When the restrictions are lifted, and people can again move freely after the COVID-19 pandemic, some young professionals and graduates will be seeking experience in foreign cities, hoping to fire up their careers and see the world.
“A number of young professionals in their early 20s are looking at working overseas, particularly those leaving university,” says Citadel Risk Advisor, Shane Murphy. “The likes of Deloitte and PwC, for example, are offering accountancy articles in London for South African graduates.”
If you are among this cohort of young, mobile and globally-aspirant professionals, what financial considerations should you bear in mind when heading abroad to gain work and life experience?
First and foremost, says Murphy, make sure you have a working South African bank account with sufficient money in to cover any existing debit orders. “Even if it’s a case of making sure that you’re paying R200 per month in order to insure a portion of your income through income protection, make sure you can cover that debit order and keep it in place. The same goes for your medical aid. Remember these are insurance products, and if you don’t pay you lose the coverage.”
This also applies to insurances like life cover, which should be kept active as an additional protection. “For the most part, South African life insurers will pay out claims anywhere around the world, except for high-risk jurisdictions and certain other exclusions,” explains Murphy. “Granted you are insuring your income in rands, but it will pay out in London or New York if an unexpected event prevents you from working and earning your normal income.”
This is an important peace-of-mind consideration, he says, noting: “It is important to make sure that this cover continues, even if you move abroad for a while, as you never know how your health might change. Ideally don’t cancel the cover, since when you return home you’ll have to go through the underwriting process again. Even if you reduce your premiums to the bear minimum, it pays to keep the cover going.”
When in doubt, Murphy suggests speaking to an expert about what you should be doing and specifically seeking guidance about the tax implications.
Here are a few financial considerations for young professionals heading abroad to gain work experience:
- Appreciate that you’ll pay around R2000 a month just on transport and tube fares in a city like London. Budget accordingly. You never want to be caught short at the end of the month.

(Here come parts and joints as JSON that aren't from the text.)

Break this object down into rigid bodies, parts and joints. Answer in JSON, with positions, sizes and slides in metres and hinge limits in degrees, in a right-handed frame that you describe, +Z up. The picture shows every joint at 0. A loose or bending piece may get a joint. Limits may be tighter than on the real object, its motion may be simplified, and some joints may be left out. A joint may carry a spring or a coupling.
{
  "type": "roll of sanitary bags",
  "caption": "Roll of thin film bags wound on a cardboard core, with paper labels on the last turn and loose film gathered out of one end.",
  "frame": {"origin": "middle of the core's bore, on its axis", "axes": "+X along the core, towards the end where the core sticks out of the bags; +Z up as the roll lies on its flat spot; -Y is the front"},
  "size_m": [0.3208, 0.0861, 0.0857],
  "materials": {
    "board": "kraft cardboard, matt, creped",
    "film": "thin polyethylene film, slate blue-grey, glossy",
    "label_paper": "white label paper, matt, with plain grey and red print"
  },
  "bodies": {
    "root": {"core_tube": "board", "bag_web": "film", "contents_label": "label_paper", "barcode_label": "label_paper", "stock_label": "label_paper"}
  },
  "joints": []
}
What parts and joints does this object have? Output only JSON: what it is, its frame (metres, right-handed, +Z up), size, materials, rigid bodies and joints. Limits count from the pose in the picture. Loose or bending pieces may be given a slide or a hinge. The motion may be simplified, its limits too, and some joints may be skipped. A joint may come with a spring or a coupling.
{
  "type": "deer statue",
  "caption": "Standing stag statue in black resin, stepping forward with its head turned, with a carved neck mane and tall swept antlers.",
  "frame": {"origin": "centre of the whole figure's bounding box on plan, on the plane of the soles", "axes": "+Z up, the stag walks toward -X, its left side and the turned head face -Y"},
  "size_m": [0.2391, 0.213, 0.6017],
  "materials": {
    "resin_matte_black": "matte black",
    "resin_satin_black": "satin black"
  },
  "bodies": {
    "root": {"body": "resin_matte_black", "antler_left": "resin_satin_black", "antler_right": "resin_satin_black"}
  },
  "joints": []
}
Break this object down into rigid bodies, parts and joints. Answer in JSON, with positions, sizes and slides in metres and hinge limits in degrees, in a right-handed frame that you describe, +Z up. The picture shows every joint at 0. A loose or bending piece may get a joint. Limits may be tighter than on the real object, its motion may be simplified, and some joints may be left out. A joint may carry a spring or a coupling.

- Things are more expensive in big cities, with the Economist Intelligence Unit ranking Singapore, Hong Kong, Osaka, New York and Paris as the priciest. “So, again, you need to budget carefully to ensure that you can still put money away each month,” says Murphy.
- Savings accounts abroad offer very little interest, but you should have one in place for your emergency savings. When it comes to savings, however, you could consider a pound or dollar-based exchange traded fund (ETF) portfolio for the excess.
- Working abroad is a wonderful opportunity to save in international currencies like pounds or US dollars. “If you can, save. This will give you a significant head start over your peers if you convert it back to rands,” says Murphy.
- When you return to South Africa, keep your savings abroad. The money you are earning in a country like the United Kingdom (UK) will be taxed there, says Murphy, so any post-tax pounds are yours to do with as you want. “You can leave these funds in the UK, for example if you chose to do so. And these funds will be great for future travelling, as well as hedging against the rand, providing you with global diversification and options later in life. So ensure that you keep this account open,” says Murphy.
Finally, Murphy suggests speaking to a financial expert about considerations such as tax and, if you decide to make your life oversees, the technicalities of emigration. When in doubt, he says, ask – you have nothing to lose and everything to gain.